- **Exercise directions**: Search the material below for the word "from". Copy every line that has it.

-- Data section start --

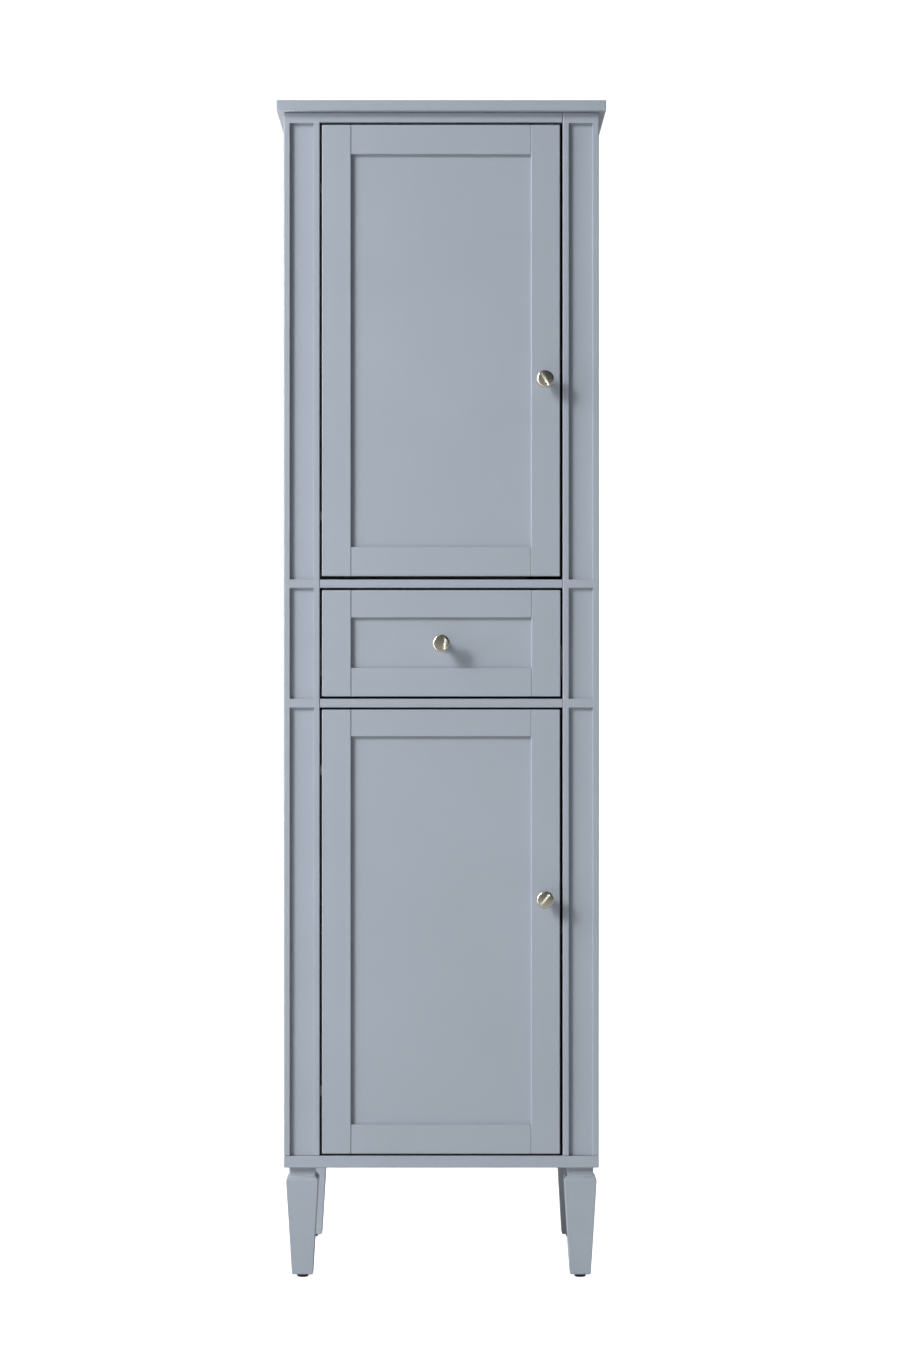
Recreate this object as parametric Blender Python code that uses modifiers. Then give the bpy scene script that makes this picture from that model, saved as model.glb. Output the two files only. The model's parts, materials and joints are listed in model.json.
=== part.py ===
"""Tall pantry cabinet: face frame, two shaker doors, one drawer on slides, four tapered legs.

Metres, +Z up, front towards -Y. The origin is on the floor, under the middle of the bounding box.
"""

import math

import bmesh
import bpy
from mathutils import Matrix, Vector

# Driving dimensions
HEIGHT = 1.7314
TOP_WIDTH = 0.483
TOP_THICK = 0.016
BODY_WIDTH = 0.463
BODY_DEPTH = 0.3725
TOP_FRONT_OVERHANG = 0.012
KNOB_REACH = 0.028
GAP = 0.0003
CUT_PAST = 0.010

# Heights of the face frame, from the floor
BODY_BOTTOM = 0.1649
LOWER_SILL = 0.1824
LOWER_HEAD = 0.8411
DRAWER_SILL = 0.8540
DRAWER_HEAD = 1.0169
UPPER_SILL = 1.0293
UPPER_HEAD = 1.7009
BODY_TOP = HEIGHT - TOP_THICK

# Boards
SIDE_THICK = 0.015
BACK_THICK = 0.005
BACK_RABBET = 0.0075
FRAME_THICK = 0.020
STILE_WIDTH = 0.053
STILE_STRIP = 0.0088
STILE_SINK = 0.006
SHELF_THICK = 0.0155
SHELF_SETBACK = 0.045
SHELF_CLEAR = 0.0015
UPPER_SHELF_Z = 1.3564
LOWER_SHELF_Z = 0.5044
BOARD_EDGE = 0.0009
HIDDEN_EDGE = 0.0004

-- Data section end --

- **Answer to the task**:
Recreate this object as parametric Blender Python code that uses modifiers. Then give the bpy scene script that makes this picture from that model, saved as model.glb. Output the two files only. The model's parts, materials and joints are listed in model.json.
from mathutils import Matrix, Vector
# Heights of the face frame, from the floor